I can't say for sure,but I have a couple of opinions as to why this comes up.

Opinion #1 Mis-interpretation

In article 300 there is a code:
Conductors of different systems- Conductors of high and low voltage shall not occupy the same wiring enclosures.
This code is actually under the sub-heading:
Requirements for Over 600 Volts,

Wiring over and under 600volts shall
(must) be seperated with a few exceptions.

I think maybe some have read this thinking it reffered to 120/208 as low voltage and 277/480 high voltage.

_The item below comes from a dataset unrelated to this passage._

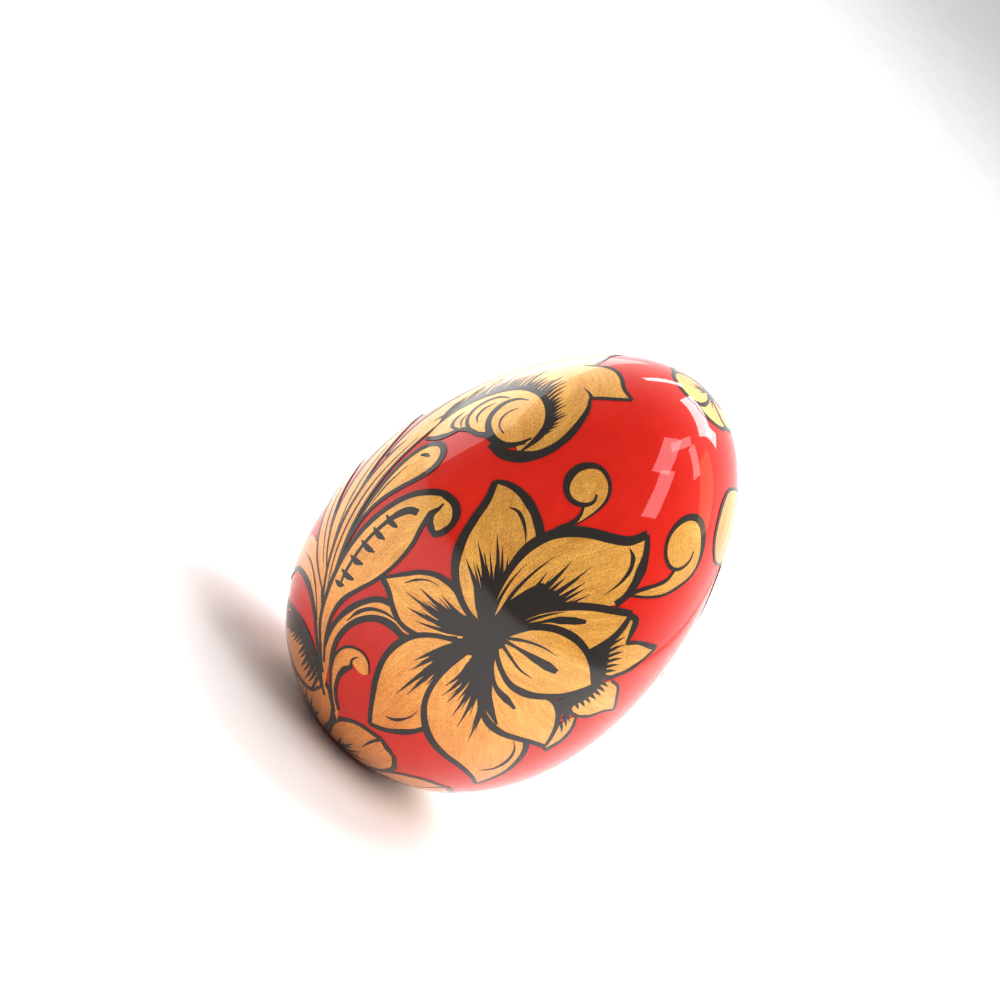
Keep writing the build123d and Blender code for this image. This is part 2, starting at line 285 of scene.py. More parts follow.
def paint_flower(pen):
    outer = (0.5, 1.25, 1.0)

    # left petal
    pen.gold([(-1.4, 0.4), (-5.5, 0.6), (-8.2, 1.2), (-10.8, 0.6), (-12.7, -0.9), (-14.1, -3.0)],
             [(-15.8, -5.9), (-13.9, -6.2), (-11.8, -7.1), (-9.4, -7.6), (-7.0, -6.9),
              (-5.0, -5.0)], [(-3.0, -3.0), (-1.6, -1.0)], line=(0.9, 0.75, 0.55), drawn=(0, 1),
             spine=[(-1.5, -1.0), (-15.6, -5.6)])
    pen.ink([(-13.1, -3.6), (-12.4, -2.1), (-11.2, -0.8), (-9.6, -0.1)], (0.15, 0.35, 0.2, 0.05))
    pen.fan(HEART, [(-8.6, -0.7), (-11.4, -2.4), (-12.2, -4.3), (-10.5, -5.5), (-8.4, -5.8)],
            width=0.85, start=0.2, fill=4, bend=0.03)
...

Conductors occupying the same raceway must have insulation rated at the highest voltage contained in that raceway. Therefore 120-208-240v would be covered by insulation rated at 300v, but if you read the writing on a piece of THHN it is rated for 600V.

Opinion #2 Because

My other idea is that this is something that has been taught and carried on as many things we are taught in the trade, without reference to actual codes or requirements. Often we do work in a certain way because we were told to do it that way, and sometimes never question why. Which brings me to my thought as to why many teach/preach not to mix voltage. They are typically refering to 120/208 in the same conduit with 277/480. I will not offer my opinion as to whether it's a good practice,
but I'm sure others will.
And that would be safety concerns. Which could probably lead to a whole new thread of discussion.